No me había resultado raro que no hiciera nada salvo sentarse frente a la ventana a mirar hacia afuera. Su comportamiento me parecía normal, hasta que noté que frecuentemente tomaba cierto medicamento que me resultaba curiosamente familiar. Recordé que en el botiquín del baño de mi departamento había un frasco muy parecido al que ella tenía. Fue en ese momento cuando me di cuenta de que, tal vez, algo andaba mal. Empecé a prestarle más atención a sus acciones y pronto descubrí cosas que antes no había notado. Advertí que miraba por encima de su hombro aunque no hubiese nada y se movía inquieta en su silla cada vez más seguido.
Decidí investigar su caso, por lo que fui a la biblioteca. Procuré hacerlo mientras mi madre trabajaba, pues no quería que se enterara, se preocuparía demasiado. Me perdí en el camino, pero llegué sano y salvo. Le pedí ayuda a la bibliotecaria ya que no creía poder hacerlo solo. Al principio no me pareció una mujer agradable, pero terminó siendo simpática. Me explicó que los síntomas que notaba en mi vecina de enfrente eran de una enfermedad llamada esquizofrenia. Dijo que debía contarle a alguien, a algún familiar. Negué y me fui enojado. Me pareció absurdo que pudiera llegar a estar enferma si se veía tan normal. Pero después, ya en mi casa, me puse a pensar. ¿Cómo no se me había ocurrido antes? Tal vez para eso eran aquellas medicinas…
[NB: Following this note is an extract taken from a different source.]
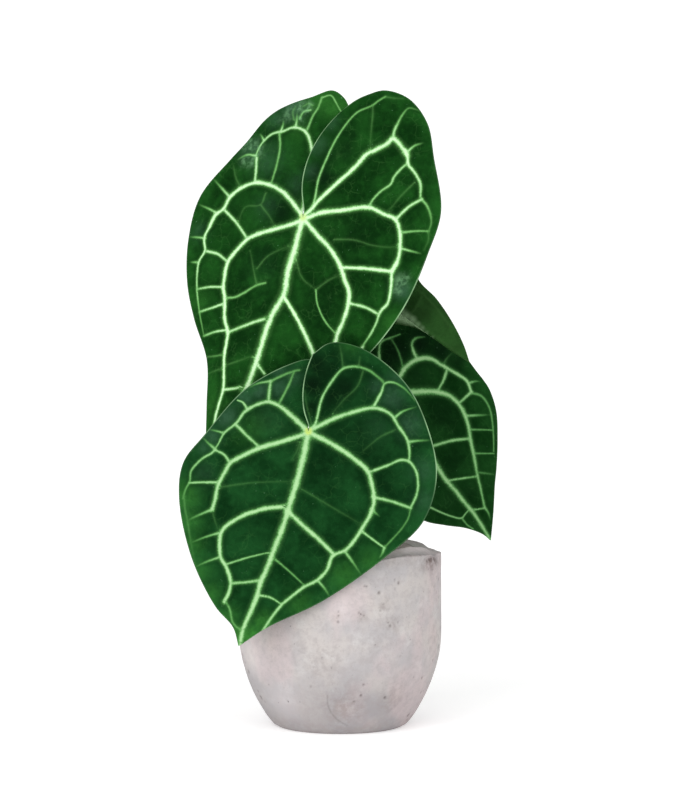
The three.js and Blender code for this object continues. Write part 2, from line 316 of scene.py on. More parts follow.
class Finish:
    """A material under construction, with one short method for each kind of node."""

    def __init__(self, name: str) -> None:
        """Starts an empty material called name."""
        self.material = bpy.data.materials.new(name)
        self.material.use_nodes = True
        self.tree = self.material.node_tree
        self.tree.nodes.clear()
        self.place = self.node("TexCoord").outputs["Object"]

    def node(self, kind: str, feeds: dict[str | int, object] | None = None,
             **options: object) -> bpy.types.Node:
        """Adds a node, sets its options and feeds its inputs.

        Args:
            kind: the shader node's type.
            feeds: an output to link or a value to set, for each input's name or number.
            options: the node's own settings.

        Returns:
            The new node.
        """
        made = self.tree.nodes.new(f"ShaderNode{kind}")
        for option, value in options.items():
            setattr(made, option, value)
        for key, value in (feeds or {}).items():
            if isinstance(value, Socket):
                self.tree.links.new(value, made.inputs[key])
            else:
                made.inputs[key].default_value = value
        return made

    def noted(self, name: str) -> Socket:
        """Reads the numbers that note() wrote under a name."""
        return self.node("Attribute", attribute_name=name).outputs["Fac"]

    def noise(self, size: float, detail: float = 3.0, rough: float = 0.55,
              stretch: Triple | None = None, output: str = "Fac") -> Socket:
        """Cloudy noise whose lumps are size millimetres across, stretched if asked."""
        place = self.place
        if stretch:
            place = self.node("Mapping", {"Vector": place, "Scale": stretch}).outputs["Vector"]
        return self.node("TexNoise", {
            "Vector": place, "Scale": 1 / (size * MM), "Detail": detail, "Roughness": rough,
        }).outputs[output]

    def warped(self, size: float, shift: float) -> Socket:
        """Places pushed about by shift millimetres in lumps of size millimetres."""
        push = self.noise(size, 2, 0.5, output="Color")
        return self.node("VectorMath", {0: push, 1: (2 * shift * MM,) * 3, 2: self.place},
                         operation="MULTIPLY_ADD").outputs[0]

    def cells(self, size: float, feature: str = "F1", place: Socket | None = None) -> Socket:
        """Cells about size millimetres across, as distances from their seeds or edges."""
        feeds = {"Vector": place or self.place, "Scale": 1 / (size * MM)}
        return self.node("TexVoronoi", feeds, feature=feature).outputs["Distance"]

    def sum(self, operation: str, a: object, b: object) -> Socket:
        """One step of arithmetic on two numbers."""
        return self.node("Math", {0: a, 1: b}, operation=operation).outputs[0]

    def plus(self, a: object, b: object) -> Socket:
        """Adds two numbers."""
        return self.sum("ADD", a, b)

    def times(self, a: object, b: object) -> Socket:
        """Multiplies two numbers."""
        return self.sum("MULTIPLY", a, b)

    def span(self, value: object, low: float, high: float,
             to_low: float = 0.0, to_high: float = 1.0) -> Socket:
        """Maps low to high smoothly on to another span, and holds it there."""
        feeds = dict(enumerate((value, low, high, to_low, to_high)))
        return self.node("MapRange", feeds, interpolation_type="SMOOTHSTEP").outputs[0]

    def mix(self, share: object, a: object, b: object) -> Socket:
        """Mixes two colours."""
        return self.node("Mix", {0: share, 6: a, 7: b}, data_type="RGBA").outputs[2]

    def lay(self, colour: object, *coats: tuple[object, object]) -> Socket:
        """Lays coats over a colour in turn, each with its share and its colour."""
        for share, coat in coats:
            colour = self.mix(share, colour, coat)
        return colour

    def bump(self, height: Socket, depth: float, before: Socket | None = None) -> Socket:
        """Relief depth millimetres deep, laid over an earlier relief if one is given."""
        feeds = {"Distance": depth * MM, "Height": height}
        if before:
            feeds["Normal"] = before
        return self.node("Bump", feeds).outputs["Normal"]

    def surface(self, colour: object, roughness: object, normal: Socket | None = None,
                **constants: object) -> Material:
        """Ends the material in one surface shader.

        Args:
            colour, roughness: values or outputs.
            normal: the relief, if any.
            constants: other inputs of the shader, with underscores for spaces.

        Returns:
            The finished material.
        """
        feeds = {name.replace("_", " "): value for name, value in constants.items()}
        feeds |= {"Base Color": colour, "Roughness": roughness}
        if normal:
            feeds["Normal"] = normal
        shader = self.node("BsdfPrincipled", feeds)
        self.node("OutputMaterial", {"Surface": shader.outputs[0]})
        return self.material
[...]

A partir de ese día no la vi más. Su canasto de juguetes seguía allí, junto a la ventana, pero ella no. Un día, cuando mi madre llegó de trabajar, me animé a hablarle acerca del asunto. Me fue raro contarle toda la historia, pues solo la sabía aquella bibliotecaria a la que había acudido por ayuda. A medida que avanzaba la historia, mi madre comenzaba a preocuparse. Al finalizar el relato, su expresión cambió. Con aire calmo y comprensivo me explicó que la pareja que vivía en el departamento que yo siempre observaba nunca había tenido hijos. Luego, acariciándome la mano, me preguntó si ya había tomado mi medicina del botiquín del baño.